Nyasaland, backward and poor, is a necessary counterpart to the Rhodesias. A reservoir of labour, she will go where they go.

Where to? British capital has spoken through Monckton, chairman of the Advisory Commission on the Review of the Constitution of Rhodesia and Nyasaland (and chairman of the Midland Bank) ‘Federation’, he declared ‘cannot... be maintained in its present form... No new form of association is likely to succeed unless Southern Rhodesia is willing to make drastic changes in its racial policies... No new arrangement can succeed unless it obtains the support of African nationals’. The settlers have spoken through Sir Roy Welensky: no change in white supremacy or in its instrument and symbol. Federation.

The constitutional conferences in London in February emphasized the stalemate. British capital’s ginger tinkering with settler privileges cannot and has not satisfied the African nationalists. It has horrified the settler microminority and their Tory back-bench allies in this country.

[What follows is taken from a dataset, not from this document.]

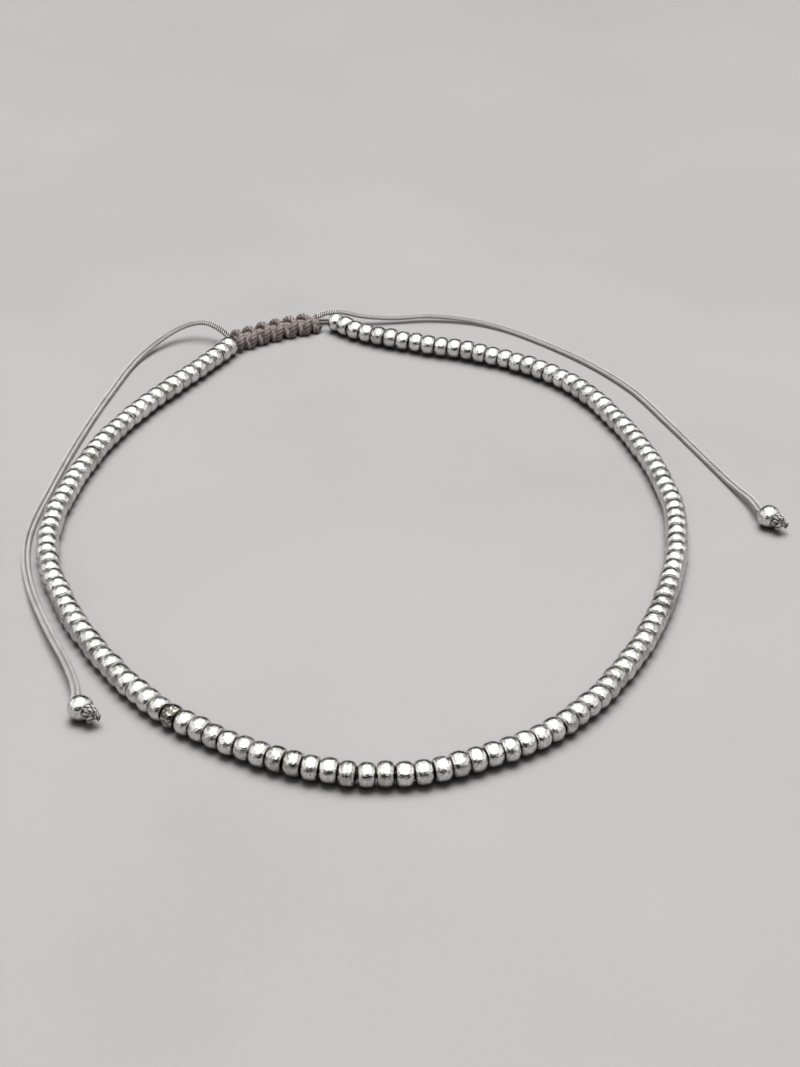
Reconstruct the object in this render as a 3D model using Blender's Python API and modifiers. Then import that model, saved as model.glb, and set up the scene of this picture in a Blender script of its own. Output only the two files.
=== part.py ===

At the time of writing, the British labour movement has not yet spoken. Now, however, is our opportunity to erase Labour’s shameful record on Federation, to help gain victory for African nationalism over settler oppression and imperial two-timing, and begin to transform this quarrel about the identity of the future ruling class in Africa into class conflict over that continent’s future social structure.